En la festividad de la Ascensión del Señor, que celebramos hoy, la liturgia presenta dos textos del mismo autor: uno del final del “Evangelio de san Lucas”; el otro, del comienzo de los “Hechos de los Apóstoles”, con los que se nos está advirtiendo que la Ascensión cierra el ‘tiempo de Jesús’ y abre ‘el de la Iglesia’.
En el evangelio llama la atención que, tras la Ascensión, diga que los apóstoles volvieron a Jerusalén llenos de alegría. Lo que parece una contradicción: Jesús se va ¿y ellos vuelven llenos de alegría? ¿Por qué?
Quizá, porque la Ascensión no es una partida, sino una desaparición o presencia de otra manera. Y es que mientras la partida significa el fin de una presencia, la desaparición inaugura el tiempo de una presencia encubierta.
Por eso, la Ascensión inaugura un modo distinto de presencia: una presencia de Jesús no según la carne, sino nueva, espiritual, sacramental, para todos y para todos los tiempos.
Es verdad que este modo de estar conlleva una objeción, pues si no es visible, ¿cómo podrán los hombres creer en su presencia?
Y la respuesta la da el mismo Jesús: “vosotros seréis testigos de esto… hasta los confines del mundo”.
Tras la Ascensión, Jesús quiere hacerse visible a través de los discípulos. Quiere que seamos nosotros los testigos de su entrega, amor, perdón y resurrección.
De ahí que el Vaticano II diga: “cada seglar debe ser ante el mundo testigo de la resurrección y de la Vida del Señor Jesús y señal del Dios vivo”.
Y añade: “cada sacerdote debe ser testigo de Cristo y del evangelio”.
Todos testigos de Cristo. Pero el testigo, no lo olvidemos, no es quien se limita a repetir una cosa, sino el que refrenda con su persona y vida aquello que afirma.
Pablo VI decía: “El mundo de hoy tiene más necesidad de testigos, que de maestros”.
Y es que el testigo habla tan verazmente, que habla con la vida.
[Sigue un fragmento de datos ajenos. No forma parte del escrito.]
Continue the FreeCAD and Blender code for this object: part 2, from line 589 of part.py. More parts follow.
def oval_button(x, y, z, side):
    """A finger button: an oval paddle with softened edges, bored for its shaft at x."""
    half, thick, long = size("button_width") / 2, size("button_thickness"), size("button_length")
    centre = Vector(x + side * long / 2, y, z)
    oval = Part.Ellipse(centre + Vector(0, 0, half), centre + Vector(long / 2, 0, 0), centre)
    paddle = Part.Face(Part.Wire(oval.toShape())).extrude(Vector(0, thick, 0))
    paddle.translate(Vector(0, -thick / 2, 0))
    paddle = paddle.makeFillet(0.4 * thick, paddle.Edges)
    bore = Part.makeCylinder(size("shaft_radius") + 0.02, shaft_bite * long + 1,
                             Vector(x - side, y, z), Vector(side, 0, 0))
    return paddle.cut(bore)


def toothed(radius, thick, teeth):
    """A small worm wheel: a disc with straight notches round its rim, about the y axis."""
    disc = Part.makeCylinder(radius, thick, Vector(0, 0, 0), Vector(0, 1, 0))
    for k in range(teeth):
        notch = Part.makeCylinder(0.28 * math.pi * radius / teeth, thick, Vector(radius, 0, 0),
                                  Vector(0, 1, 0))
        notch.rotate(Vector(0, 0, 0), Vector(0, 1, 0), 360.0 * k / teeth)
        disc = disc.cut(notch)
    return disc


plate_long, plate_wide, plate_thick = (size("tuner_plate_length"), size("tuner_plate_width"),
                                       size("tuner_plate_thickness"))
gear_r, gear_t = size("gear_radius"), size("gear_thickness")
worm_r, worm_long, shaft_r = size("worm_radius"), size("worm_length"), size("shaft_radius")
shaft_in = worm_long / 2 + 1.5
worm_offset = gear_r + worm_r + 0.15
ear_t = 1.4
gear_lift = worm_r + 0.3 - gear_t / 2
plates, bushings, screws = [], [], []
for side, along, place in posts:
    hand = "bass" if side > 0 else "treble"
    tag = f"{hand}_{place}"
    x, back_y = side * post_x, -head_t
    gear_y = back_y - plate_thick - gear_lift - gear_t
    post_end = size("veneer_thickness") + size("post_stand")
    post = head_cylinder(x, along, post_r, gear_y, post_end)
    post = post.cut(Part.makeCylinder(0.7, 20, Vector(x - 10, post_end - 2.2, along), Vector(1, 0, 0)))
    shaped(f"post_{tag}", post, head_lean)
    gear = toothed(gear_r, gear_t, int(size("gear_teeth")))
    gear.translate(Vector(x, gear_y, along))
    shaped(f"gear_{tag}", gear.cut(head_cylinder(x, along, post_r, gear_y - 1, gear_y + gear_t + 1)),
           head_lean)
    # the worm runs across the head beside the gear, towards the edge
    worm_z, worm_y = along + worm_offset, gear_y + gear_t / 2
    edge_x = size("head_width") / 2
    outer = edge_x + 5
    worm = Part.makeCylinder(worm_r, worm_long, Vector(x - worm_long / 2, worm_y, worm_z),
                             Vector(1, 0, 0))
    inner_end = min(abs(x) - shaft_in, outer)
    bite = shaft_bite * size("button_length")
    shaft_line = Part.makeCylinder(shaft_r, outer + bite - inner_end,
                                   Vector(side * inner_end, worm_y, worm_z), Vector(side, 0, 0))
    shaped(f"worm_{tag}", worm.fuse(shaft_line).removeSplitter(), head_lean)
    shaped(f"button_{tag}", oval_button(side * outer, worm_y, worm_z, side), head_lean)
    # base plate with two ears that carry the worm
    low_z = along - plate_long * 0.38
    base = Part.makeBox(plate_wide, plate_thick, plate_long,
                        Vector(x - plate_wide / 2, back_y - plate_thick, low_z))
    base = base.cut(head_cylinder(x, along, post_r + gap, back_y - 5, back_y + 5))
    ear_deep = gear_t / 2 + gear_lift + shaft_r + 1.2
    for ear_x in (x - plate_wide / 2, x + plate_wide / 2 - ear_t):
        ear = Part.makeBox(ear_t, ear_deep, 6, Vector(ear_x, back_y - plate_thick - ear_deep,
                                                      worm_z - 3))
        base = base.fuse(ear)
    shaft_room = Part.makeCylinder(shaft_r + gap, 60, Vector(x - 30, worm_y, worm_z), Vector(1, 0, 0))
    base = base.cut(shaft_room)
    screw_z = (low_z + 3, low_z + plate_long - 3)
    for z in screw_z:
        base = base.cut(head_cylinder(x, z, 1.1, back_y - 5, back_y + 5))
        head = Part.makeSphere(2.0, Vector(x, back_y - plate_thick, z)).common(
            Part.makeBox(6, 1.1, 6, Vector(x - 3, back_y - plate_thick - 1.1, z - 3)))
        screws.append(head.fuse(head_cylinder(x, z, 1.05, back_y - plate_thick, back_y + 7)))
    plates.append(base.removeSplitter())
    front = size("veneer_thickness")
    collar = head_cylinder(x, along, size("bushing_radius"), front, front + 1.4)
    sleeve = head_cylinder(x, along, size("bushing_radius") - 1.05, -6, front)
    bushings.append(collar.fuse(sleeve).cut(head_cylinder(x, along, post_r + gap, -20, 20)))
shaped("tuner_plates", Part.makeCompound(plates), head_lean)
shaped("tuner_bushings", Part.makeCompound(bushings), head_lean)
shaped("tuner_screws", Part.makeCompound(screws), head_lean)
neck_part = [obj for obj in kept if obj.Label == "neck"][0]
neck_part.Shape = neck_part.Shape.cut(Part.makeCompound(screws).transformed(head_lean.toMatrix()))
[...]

Con la vida que tiene por modelo supremo, la de Cristo Jesús, el que dijo ante Pilato: “yo he venido para ser testigo de la verdad”.
Por eso, a Cristo lo siguen de cerca los que testifican con su sangre, los mártires. Y el siglo XX ha sido, probablemente, el del mayor número de mártires en la Iglesia.
Entre otros, tenemos a don Enrique Vidaurreta, nuestro paisano, quien había sido encarcelado con los sacerdotes que hacían ejercicios espirituales en el Seminario. Y en la noche del 31 de agosto de 1936, cuenta uno que estuvo presente: “cuando fueron por un grupo de sacerdotes para fusilarlos, uno de los señalados estaba enfermo, y don Enrique se brindó para ir en su lugar. Los asesinos, incapaces de admirar tanto heroísmo y santidad, aceptaron el cambio y lo mataron”.
No perdamos de vista, hermanos, lo que nos pide Jesús y recuerda el Concilio, nuestro testimonio.
Esa será la mejor preparación, para recibir lo que el Resucitado nos ha anunciado: “Yo os enviaré lo que mi Padre ha prometido, la fuerza de lo alto… Cuando el Espíritu Santo descienda sobre vosotros, recibiréis la fuerza para ser mis testigos… Hasta los confines del mundo”.